What Kinsolving had achieved here was a momentary homeostasis. Nefford plugged his own monitors into the shuttle pilot as the day-shift medic began to transfer control. When a moment of peace presented itself he asked, “How long have they been ill?”

“First obvious symptoms manifested about three hours ago. We had no real warning. Their blood gasses looked peculiar prior to that, but still within normal limits.”

Nefford turned to watch as two tractibles shifted the stiffening bodies of Rios, a woman, and Soto, a man, onto gurneys and wheeled them out of the room. There was a cold-storage facility with an autopsy chamber deep inside the quarantine boundary—staffed, of course, entirely by tractibles and remensors. The morgue was carefully maintained, although it hadn't been used before today.

When he turned back he found Mavrovik's eyes open, both pupils grossly dilated. Sweating inside his remensor hood, Nefford scrolled a survey of the patient's vital signs. The list was appalling. Gross edema, internal bleeding as tissues softened catastrophically, kidneys necrotizing, liver function fading, pulse erratic, blood pressure so uncertain that even the hemostatic robots could barely maintain an acceptable count.
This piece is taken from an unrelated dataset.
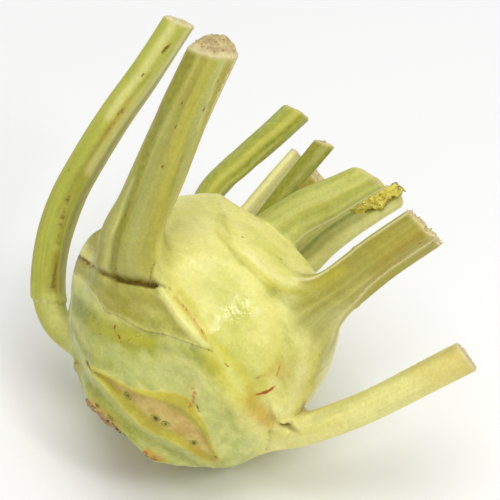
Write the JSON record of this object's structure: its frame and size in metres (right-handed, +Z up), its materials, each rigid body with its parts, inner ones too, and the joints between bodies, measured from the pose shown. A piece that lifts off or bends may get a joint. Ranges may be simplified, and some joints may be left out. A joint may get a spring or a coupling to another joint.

Bottom line: Mavrovik was dying. In a hurry.

Kinsolving wheeled back, his tractible arms going limp as he disengaged from the remensor hood. “Do what you can for him,” he said flatly. “I'll speak to Degrandpre.”

Better you than me, Nefford thought.

He assumed full life-support function as Kinsolving's medical remensor fell silent.

Mavrovik was briefly stabilized, but that wouldn't last. The trouble was, Nefford had no effective treatment for this disease—whatever it was—only palliatives, only bags of fresh artificial blood and coagulent nanobacters to seal the worst of the internal lesions. All useless in the long run. Mavrovik was being devoured by an entity Nefford could not even name, and soon enough it would
do irreparable damage to Mavrovik's heart or brain, and that would be that.

As if he had overheard the thought, Mavrovik gasped suddenly and surged against his restraints. Nefford flinched. Fortunately, his remensor ignored hasty autonomic impulses or he might have ripped an intravenous line out of the patient. How I must look to him, Nefford thought: a robotic head, a cow's skull dipped in chromium, peering at him through ruby lenses. But Mavrovik's eyes had closed; his lips moved, but he was talking to someone not present.

“Who are you?” the pilot demanded weakly, his throat thick with bloody granulae.

“Be still,” Nefford said. Corbus Nefford's voice was relayed with ultimate fidelity through the remensor, that much of his bedside manner, at least, intact. He added a tranquilizer to the broth of chemicals in the shuttle pilot's drip.

But Mavrovik would not be tranquil. “Look at them!” His lips were flecked with blood. “Look at them!”